Remote
- Company type: Private
- Industry: Human resources technology
- Founded: 2019; 7 years ago
- Founders: Job van der Voort; Marcelo Lebre;
- Headquarters: San Francisco, California (Remote-First)
- Services: Payroll; Compliance; Employer of Record (EOR); HRIS; Remote Job Marketplace;

= Remote (platform) =

American human resources technology platform

Remote is a human resources technology platform which provides payroll and compliance services for companies with distributed workforces and contractors. The company has no physical offices and operates fully remotely.

== History ==
Remote was founded in 2019 by Job van der Voort and Marcelo Lebre. Van der Voort was previously the vice president of product at GitLab and Lebre was the vice president of engineering for Unbabel. Remote's investors include Sequoia Capital, Index Ventures, Accel, Two Sigma Ventures, and General Catalyst.

In April 2020, Remote secured $11 million in its seed funding round. By November 2020, the company raised $35 million in its Series A round. In July 2021, Remote closed Series B funding with $150 million and achieved unicorn status with a valuation of over $1 billion. In April 2022, the company further expanded its funding with a $300 million Series C round.

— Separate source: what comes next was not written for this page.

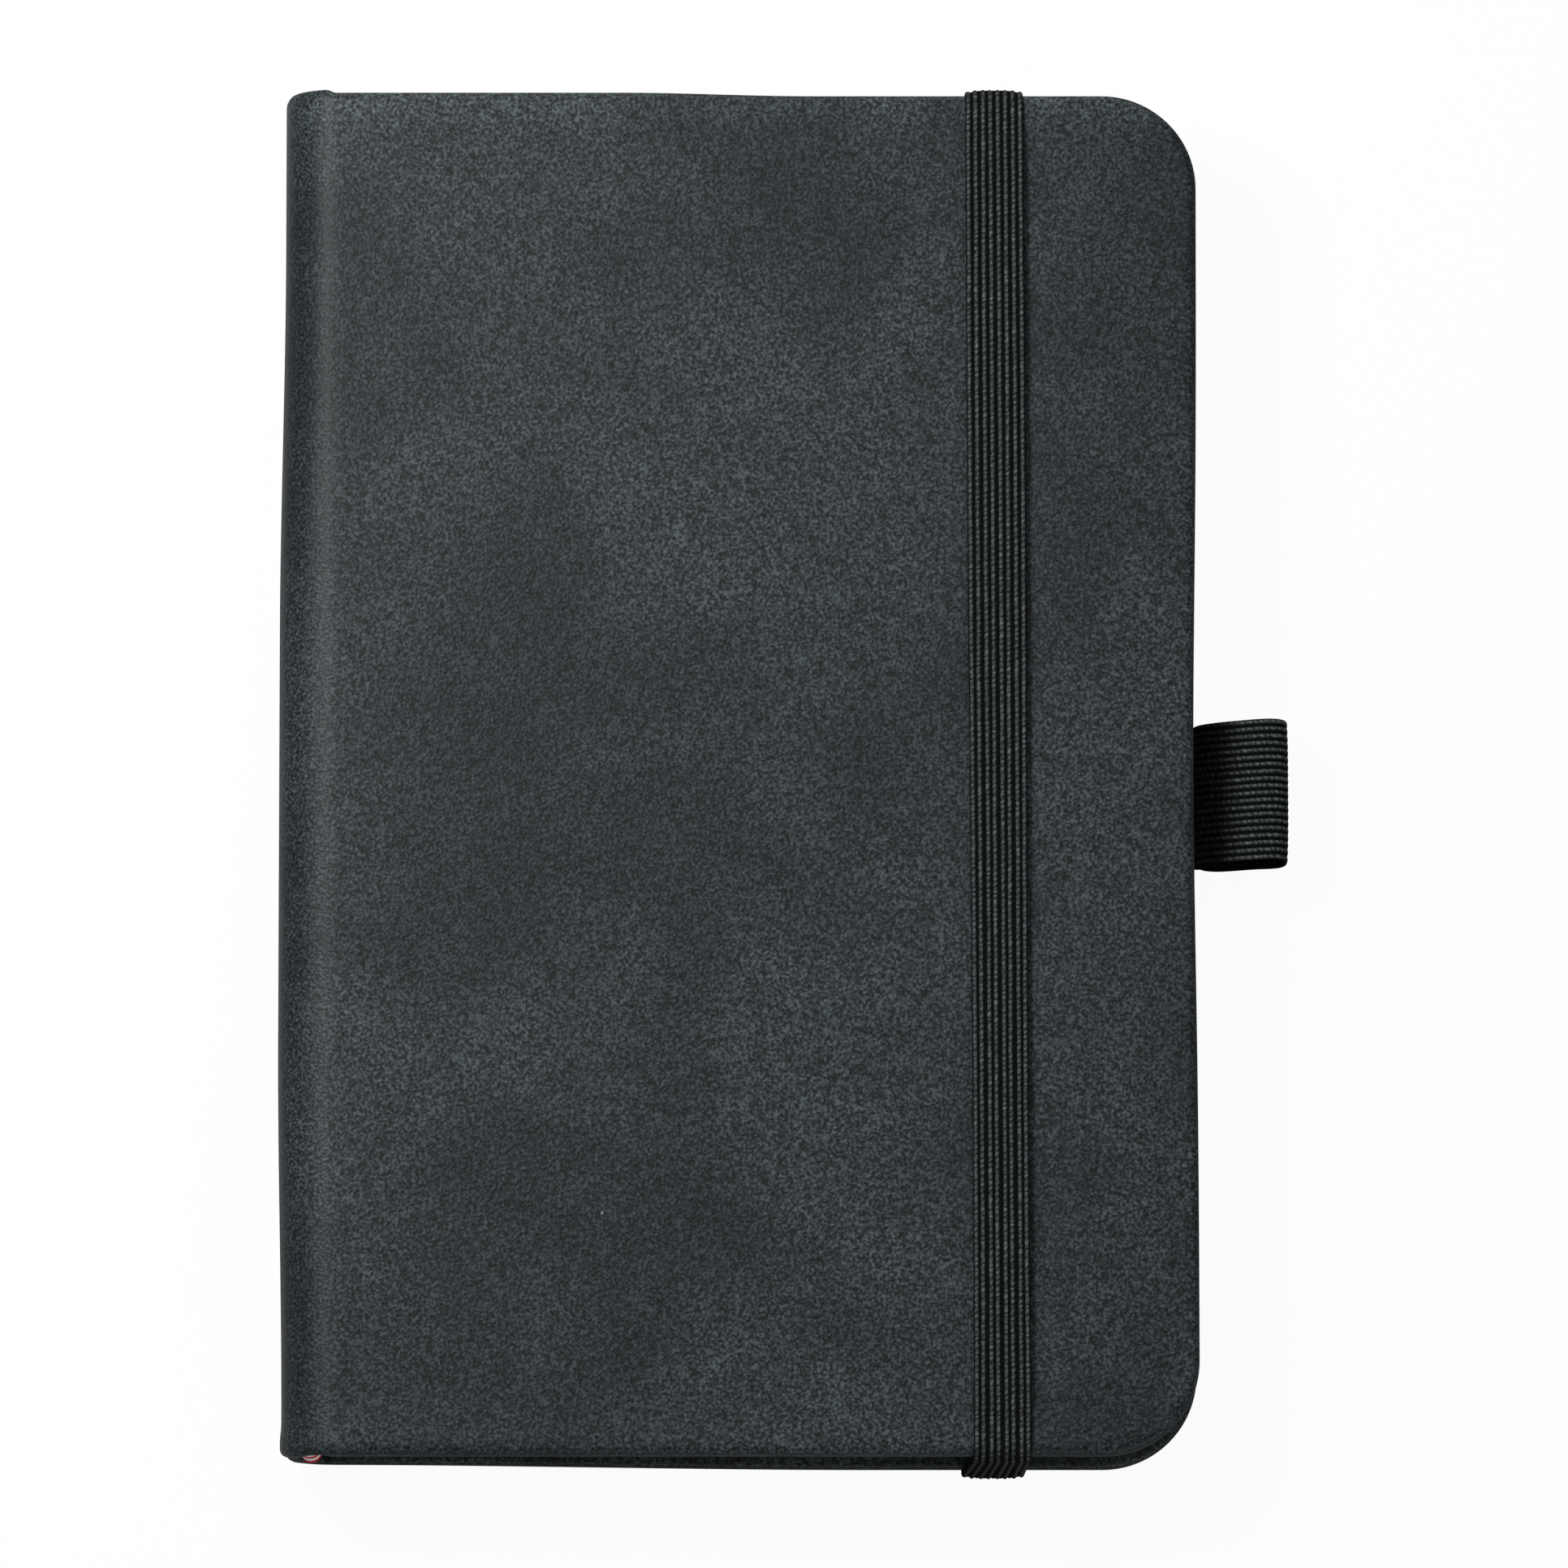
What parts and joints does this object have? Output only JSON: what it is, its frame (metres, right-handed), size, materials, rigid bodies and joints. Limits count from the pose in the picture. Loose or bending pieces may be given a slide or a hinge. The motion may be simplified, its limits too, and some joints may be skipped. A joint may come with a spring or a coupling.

At this time, Remote had a $3 billion valuation with $495 million raised. Reuters attributed the growth to the increasing adoption of remote work due to the coronavirus pandemic.

In July 2022, Remote cut about 10% of its workforce due to economic uncertainties. In September 2022, Job van der Voort, co-founder and CEO of Remote, was honored with the LOEY Award. In June 2023, the company entered a revenue-sharing arrangement with HR tech company Gusto. On September 21, 2023, Marcelo Lebre, co-founder of Remote, received the inaugural Prémio Ecossistema from Startup Lisboa and Unicorn Factory Lisboa, recognizing his significant contributions to Portugal's entrepreneurial ecosystem.

In April 2024, Remote acquired Easop, a company that helps businesses manage stock and equity compensation for employees in over 70 countries. In May, Job van der Voort, co-founder and CEO of Remote, was recognized as one of the wealthiest young Dutch entrepreneurs. His estimated net worth surged to €675 million, marking a nearly 17-fold increase from the previous year.

On November 19, 2024, Remote and Kota have teamed up to streamline global employee benefits management. The collaboration introduces Remote Global Benefits, enabling companies to manage multi-country health insurance and comply with local regulations seamlessly.

== Products ==
Since its founding in 2019, Remote has operated as an Employer of Record (EOR), hiring employees worldwide for companies that lack legal entities in those countries. The company's EOR services are offered through a platform that helps businesses hire remote workers and manage onboarding, taxes, payments, compliance, and benefits.

In September 2023, Remote introduced its Global HR Platform designed for employers with workers in multiple countries, which includes the Remote HRIS. The services included are talent management, time and attendance tracking, and integrated payroll. In October 2023, the company launched a remote job marketplace called Remote Talent.

In February 2024, Remote launched Contractor Management Plus, a tool designed to help employers avoid contractor misclassification by automating onboarding, record keeping, and localized contract generation in over 200 countries. On January 29, 2025, Remote launched a Contractor of Record service to help companies manage international contractors by handling legal responsibilities such as onboarding, invoicing, tax management, and payments, reducing compliance risks.